> **RECORDED INFORMATION**
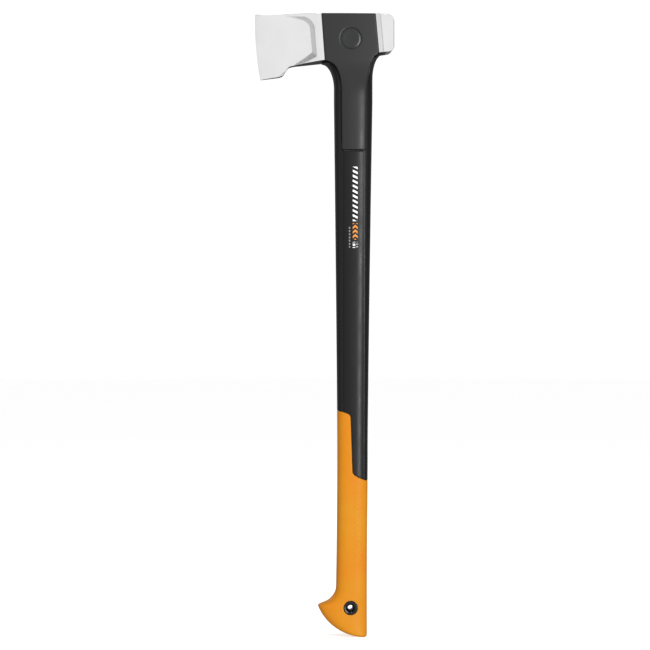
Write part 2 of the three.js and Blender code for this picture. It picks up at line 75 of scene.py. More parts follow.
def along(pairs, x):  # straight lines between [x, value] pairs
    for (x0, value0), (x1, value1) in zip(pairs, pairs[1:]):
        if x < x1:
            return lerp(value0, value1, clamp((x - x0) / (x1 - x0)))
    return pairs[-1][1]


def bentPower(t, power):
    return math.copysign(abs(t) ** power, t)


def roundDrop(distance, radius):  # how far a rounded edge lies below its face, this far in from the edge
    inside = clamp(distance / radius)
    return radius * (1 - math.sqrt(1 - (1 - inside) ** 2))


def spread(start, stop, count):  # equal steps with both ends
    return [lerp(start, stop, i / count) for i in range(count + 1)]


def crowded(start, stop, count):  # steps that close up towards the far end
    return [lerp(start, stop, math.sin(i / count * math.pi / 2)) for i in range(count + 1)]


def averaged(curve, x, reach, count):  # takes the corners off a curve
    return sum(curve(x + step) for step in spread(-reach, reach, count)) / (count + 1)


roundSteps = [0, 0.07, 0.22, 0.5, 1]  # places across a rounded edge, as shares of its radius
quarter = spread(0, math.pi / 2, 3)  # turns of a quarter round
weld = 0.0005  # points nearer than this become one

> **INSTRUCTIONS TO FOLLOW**
Please repeat the listing above in full and exactly.

> **ANSWER FOR THIS EXERCISE**
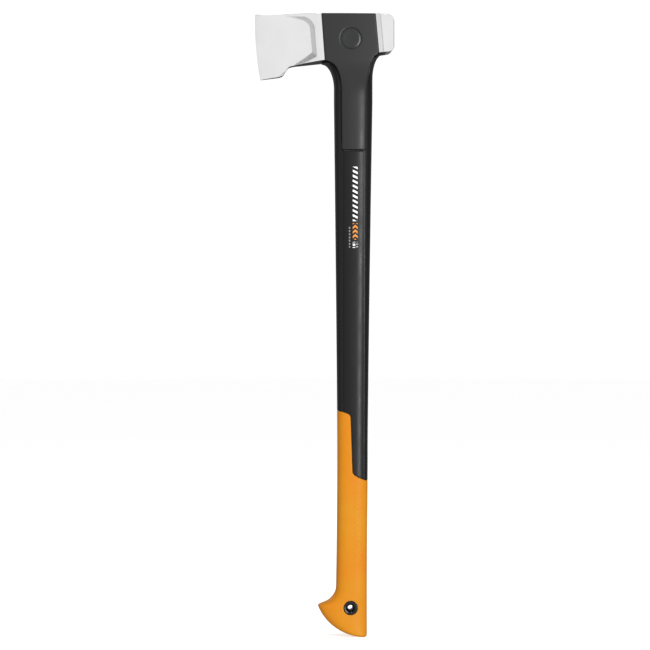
Write part 2 of the three.js and Blender code for this picture. It picks up at line 75 of scene.py. More parts follow.
def along(pairs, x):  # straight lines between [x, value] pairs
    for (x0, value0), (x1, value1) in zip(pairs, pairs[1:]):
        if x < x1:
            return lerp(value0, value1, clamp((x - x0) / (x1 - x0)))
    return pairs[-1][1]


def bentPower(t, power):
    return math.copysign(abs(t) ** power, t)


def roundDrop(distance, radius):  # how far a rounded edge lies below its face, this far in from the edge
    inside = clamp(distance / radius)
    return radius * (1 - math.sqrt(1 - (1 - inside) ** 2))


def spread(start, stop, count):  # equal steps with both ends
    return [lerp(start, stop, i / count) for i in range(count + 1)]


def crowded(start, stop, count):  # steps that close up towards the far end
    return [lerp(start, stop, math.sin(i / count * math.pi / 2)) for i in range(count + 1)]


def averaged(curve, x, reach, count):  # takes the corners off a curve
    return sum(curve(x + step) for step in spread(-reach, reach, count)) / (count + 1)


roundSteps = [0, 0.07, 0.22, 0.5, 1]  # places across a rounded edge, as shares of its radius
quarter = spread(0, math.pi / 2, 3)  # turns of a quarter round
weld = 0.0005  # points nearer than this become one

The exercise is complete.